WNBA-NYC Writers on the Town: Our Day at a Matinee

Linda Epstein, Alan Rickman & Rhona Whitty

We sat in the first row, so close to the front that the usher asked one of us (her) to take her program off the edge of the stage as we were sitting down. It was our date with Alan. Alan Rickman, of course, star of the Broadway show Seminar (*cue Snape, Snape, Severus Snape* tune from Youtube’s Potter Puppets*). We met through the WNBA-NYC two and a half years ago now. No, not Alan Rickman, silly. Rhona and I! We became fast friends and started editing The New York Bookwoman together. That’s the WNBA-NYC newsletter, for all you slugs who aren’t members yet. In that time, we’ve also gone to see The Rockbottom Remainders, the National Book Award nominee readings, and to many WNBA-NYC events. We’ve gone through the WNBA archival material up at Columbia University. We’ve (wo)manned the WNBA booth at The Brooklyn Book Festival and we’ve attended BEA together. And of course we’ve downed our fair share of cocktails. We are both writers, you know. Rhona’s edited my work. I’ve edited hers. Seminar was ok (Alan was wonderful), but hanging with my writer friend was really what made my day. So here’s the review (hers!):

Five Actors in Search of a Plot…and Characters!

With a plot you could use to strain spaghetti, it would be an insult to your intelligence to issue a spoiler alert for Seminar. Just as it would be an insult to Central Casting circa 1935 to say they want their cliched characters back.

Alan Rickman plays the world-weary failed writer reduced to teaching over-privileged kids about writing. He disappears for two weeks at a time to make dangerous and worthy trips to places like Somalia. (Who visits Somalia for two weeks?) His four students consist of Girl No. 1: Rich, white, blond, in a Central Park-sized rent-controlled apartment, she’s a feminist, and apparently sexually repressed on account of that. Hair pulled back and wearing glasses, she consoles herself by gorging on ice cream and cookie dough. Girl No. 2, is Chinese-American, and to my mind the most risibly cliched of all: she conducts one conversation seated on a sofa with her breasts exposed to the audience. She’s uninhibited to the point of nymphomania, and she writes about sex, winning her the lecherous approbation of the teacher. Boy No. I is Tony Randall who apparently wandered off the set of a Doris Day and Rock Hudson comedy, and into this piece. Preppy (button-down check shirt and sockless,) well-connected, with an over-blown vocabulary and a penchant for shouting his lines, he does his best to provide the comic relief. Then there’s Boy No. 2: As socially obscure as the high-school teacher who recommended him for the course, he’s broke, bespeckled, defensive, and utterly lacking in confidence. And he just happens to be the golden nugget in a pile of dross. Never would have guessed it, would you?

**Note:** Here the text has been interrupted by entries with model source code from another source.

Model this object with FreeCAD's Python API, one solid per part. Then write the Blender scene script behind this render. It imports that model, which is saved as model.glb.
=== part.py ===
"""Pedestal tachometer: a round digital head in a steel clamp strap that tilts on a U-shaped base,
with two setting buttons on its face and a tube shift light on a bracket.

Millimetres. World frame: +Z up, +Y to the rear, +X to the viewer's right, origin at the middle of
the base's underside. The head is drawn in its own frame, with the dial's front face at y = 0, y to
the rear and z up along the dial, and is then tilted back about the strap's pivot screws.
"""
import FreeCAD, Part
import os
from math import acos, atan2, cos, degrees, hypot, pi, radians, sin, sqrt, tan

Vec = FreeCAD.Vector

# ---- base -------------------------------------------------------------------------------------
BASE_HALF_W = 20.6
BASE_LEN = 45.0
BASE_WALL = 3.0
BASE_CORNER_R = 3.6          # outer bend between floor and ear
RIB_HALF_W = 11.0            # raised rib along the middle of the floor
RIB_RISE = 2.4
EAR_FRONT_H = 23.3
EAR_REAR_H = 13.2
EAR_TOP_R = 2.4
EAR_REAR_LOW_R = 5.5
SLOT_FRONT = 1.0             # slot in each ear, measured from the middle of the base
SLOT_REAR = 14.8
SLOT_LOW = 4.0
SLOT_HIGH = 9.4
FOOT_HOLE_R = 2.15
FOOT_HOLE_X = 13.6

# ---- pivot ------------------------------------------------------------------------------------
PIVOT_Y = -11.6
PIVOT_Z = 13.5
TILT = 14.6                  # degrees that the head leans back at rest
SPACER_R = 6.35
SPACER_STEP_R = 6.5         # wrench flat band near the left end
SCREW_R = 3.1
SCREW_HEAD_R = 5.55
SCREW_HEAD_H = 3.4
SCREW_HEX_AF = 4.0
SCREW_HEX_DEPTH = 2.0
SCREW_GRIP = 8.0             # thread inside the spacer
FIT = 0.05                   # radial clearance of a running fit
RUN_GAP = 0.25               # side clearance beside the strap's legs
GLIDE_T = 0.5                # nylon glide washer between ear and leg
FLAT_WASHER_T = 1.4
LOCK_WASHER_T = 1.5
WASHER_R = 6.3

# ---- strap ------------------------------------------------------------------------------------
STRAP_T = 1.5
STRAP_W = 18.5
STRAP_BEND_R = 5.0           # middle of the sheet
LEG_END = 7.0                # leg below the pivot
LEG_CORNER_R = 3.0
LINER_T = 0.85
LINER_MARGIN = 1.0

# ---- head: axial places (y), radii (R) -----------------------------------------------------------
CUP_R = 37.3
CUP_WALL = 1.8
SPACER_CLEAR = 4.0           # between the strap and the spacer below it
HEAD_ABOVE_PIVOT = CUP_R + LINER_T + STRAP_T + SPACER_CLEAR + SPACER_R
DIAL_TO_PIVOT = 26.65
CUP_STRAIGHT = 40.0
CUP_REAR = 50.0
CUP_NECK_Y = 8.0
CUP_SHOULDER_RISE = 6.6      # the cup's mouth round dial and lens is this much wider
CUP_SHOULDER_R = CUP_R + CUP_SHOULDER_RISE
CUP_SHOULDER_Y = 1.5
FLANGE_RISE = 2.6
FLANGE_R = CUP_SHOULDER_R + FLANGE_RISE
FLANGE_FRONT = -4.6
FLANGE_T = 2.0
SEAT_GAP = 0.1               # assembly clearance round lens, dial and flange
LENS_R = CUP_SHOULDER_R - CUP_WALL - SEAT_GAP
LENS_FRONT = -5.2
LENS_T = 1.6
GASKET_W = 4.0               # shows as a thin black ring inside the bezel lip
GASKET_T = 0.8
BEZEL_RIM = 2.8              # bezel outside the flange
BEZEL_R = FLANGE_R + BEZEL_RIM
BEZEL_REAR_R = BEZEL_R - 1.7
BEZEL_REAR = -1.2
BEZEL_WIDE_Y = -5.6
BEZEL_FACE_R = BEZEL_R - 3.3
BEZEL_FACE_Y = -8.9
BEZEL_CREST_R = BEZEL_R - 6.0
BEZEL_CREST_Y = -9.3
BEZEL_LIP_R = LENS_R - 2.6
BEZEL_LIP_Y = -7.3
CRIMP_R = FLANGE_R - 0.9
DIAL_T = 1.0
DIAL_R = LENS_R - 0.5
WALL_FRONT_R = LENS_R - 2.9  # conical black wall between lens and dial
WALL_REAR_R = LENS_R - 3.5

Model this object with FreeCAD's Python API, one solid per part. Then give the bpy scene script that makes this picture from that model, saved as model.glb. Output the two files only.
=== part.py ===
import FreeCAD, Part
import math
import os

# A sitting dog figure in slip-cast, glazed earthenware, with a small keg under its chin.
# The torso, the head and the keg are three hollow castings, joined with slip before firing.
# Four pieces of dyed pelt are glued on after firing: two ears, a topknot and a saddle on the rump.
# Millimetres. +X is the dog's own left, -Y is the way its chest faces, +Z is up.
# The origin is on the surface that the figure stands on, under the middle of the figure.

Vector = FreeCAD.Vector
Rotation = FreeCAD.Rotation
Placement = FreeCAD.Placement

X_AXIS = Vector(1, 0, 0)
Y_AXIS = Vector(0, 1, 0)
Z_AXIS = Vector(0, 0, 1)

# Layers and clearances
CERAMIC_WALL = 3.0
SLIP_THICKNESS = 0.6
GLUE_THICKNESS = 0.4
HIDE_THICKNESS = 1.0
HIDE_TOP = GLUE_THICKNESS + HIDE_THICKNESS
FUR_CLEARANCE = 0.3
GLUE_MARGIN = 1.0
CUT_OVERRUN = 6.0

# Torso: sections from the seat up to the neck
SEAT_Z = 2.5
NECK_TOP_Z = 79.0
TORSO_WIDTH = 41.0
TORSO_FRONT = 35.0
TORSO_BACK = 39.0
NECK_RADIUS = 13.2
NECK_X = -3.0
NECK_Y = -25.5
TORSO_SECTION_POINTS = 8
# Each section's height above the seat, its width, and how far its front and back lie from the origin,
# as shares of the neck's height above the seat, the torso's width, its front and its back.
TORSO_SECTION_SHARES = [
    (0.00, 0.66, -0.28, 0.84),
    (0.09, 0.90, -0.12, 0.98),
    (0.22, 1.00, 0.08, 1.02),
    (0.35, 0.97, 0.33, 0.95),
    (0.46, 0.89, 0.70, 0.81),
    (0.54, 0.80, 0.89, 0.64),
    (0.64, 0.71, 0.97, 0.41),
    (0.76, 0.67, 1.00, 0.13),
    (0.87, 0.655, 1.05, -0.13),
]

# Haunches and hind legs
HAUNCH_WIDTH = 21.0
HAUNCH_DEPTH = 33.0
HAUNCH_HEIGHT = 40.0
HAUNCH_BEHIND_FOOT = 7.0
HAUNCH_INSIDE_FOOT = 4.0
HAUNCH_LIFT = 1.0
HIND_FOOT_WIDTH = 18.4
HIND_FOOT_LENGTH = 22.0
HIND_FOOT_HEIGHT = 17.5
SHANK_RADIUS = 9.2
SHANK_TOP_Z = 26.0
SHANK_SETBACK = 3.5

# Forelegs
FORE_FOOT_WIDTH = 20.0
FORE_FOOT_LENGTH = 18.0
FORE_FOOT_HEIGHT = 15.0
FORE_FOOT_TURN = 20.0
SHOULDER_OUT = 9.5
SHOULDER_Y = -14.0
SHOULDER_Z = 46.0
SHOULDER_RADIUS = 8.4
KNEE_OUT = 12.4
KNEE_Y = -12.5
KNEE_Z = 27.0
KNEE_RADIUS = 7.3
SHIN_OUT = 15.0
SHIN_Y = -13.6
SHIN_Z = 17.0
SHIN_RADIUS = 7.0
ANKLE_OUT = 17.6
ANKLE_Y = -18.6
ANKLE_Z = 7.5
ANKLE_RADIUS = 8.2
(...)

Between the obligatory self-righteous digs at The New Yorker, second-rate writers whoring themselves in Hollywood, the misogynism of Jack Kerouac, and the students wandering around drinking beer straight from the bottle – to prove they’re really students, I presume – the rest of the play was made up of profound observations like: “Writers aren’t people.” And, “I’m a woman, how can I man-up?” From a purely technical point of view, it was odd that for a play about writing, only a couple of lines were actually read from the pieces submitted by the four hopeful students.

I – who like everyone else on the planet would pay good money to watch Alan Rickman read the phone book – was torn between marveling at what he could do with the slightest twitch of an eyebrow, and wondering what the hell drew him to the part to begin with. Did they promise him 90% of the box office? Will he get to play Dumbledore in Harry Potter the Musical? I’m sure he is the only reason this play is on Broadway. And then I read that the equally talented and vastly-underrated Jeff Goldblum is taking over his part, on April 1, no less! Whatever about the thinly-veiled snark that Rickman used to breathe life into the role, I can’t imagine what Goldblum is going to do with it. And why on earth would he want to play it in the first place?

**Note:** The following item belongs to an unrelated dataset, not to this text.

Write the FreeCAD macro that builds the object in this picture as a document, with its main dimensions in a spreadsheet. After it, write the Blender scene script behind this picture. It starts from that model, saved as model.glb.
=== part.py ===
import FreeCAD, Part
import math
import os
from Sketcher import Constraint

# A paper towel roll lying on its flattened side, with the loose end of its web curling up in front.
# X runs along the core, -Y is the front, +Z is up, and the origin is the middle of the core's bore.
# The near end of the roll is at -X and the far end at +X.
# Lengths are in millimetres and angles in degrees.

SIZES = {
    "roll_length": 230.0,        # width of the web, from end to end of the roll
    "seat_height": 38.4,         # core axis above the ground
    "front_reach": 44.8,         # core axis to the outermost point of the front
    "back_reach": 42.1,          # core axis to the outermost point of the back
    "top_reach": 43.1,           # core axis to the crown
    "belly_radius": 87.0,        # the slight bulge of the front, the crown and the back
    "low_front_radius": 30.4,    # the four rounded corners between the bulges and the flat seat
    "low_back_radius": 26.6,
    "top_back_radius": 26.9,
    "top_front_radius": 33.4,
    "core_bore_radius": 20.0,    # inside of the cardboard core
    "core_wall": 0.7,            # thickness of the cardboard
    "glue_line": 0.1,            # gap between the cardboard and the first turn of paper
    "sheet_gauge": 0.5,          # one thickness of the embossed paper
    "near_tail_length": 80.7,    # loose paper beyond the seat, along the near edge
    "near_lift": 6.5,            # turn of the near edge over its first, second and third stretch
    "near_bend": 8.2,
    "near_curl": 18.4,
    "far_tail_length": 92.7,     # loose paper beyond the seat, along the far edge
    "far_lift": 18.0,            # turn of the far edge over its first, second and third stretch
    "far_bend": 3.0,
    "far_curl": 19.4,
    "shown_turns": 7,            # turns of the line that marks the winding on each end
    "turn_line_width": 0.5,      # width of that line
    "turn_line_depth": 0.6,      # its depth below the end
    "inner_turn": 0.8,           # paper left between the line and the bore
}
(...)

If despite everything I’ve said you still insist on seeing this play, then go with my friend Linda, who delivered the best line just as the curtain was falling: “Clearly, to be a writer you have to drink scotch.” Or better yet, skip the play altogether, and spend the two hours yapping with her over lunch – I promise you, it’s far more entertaining! If Linda isn’t available, and you have to get your Rickman fix, watch him in ‘Bottle Shock,‘ or in ‘Blow Dry‘ where he does battle with fellow hairdresser Bill Nighy for the coveted Golden Scissors award.

4 Comments

  1. Great review. I’m glad Alan Rickman took the part so that we had the pleasure of reading this very witty account. Think I’ll pass up on the play though.

  2. Yes, I agree. A fun review! Thanks for taking the time. Can you do more?!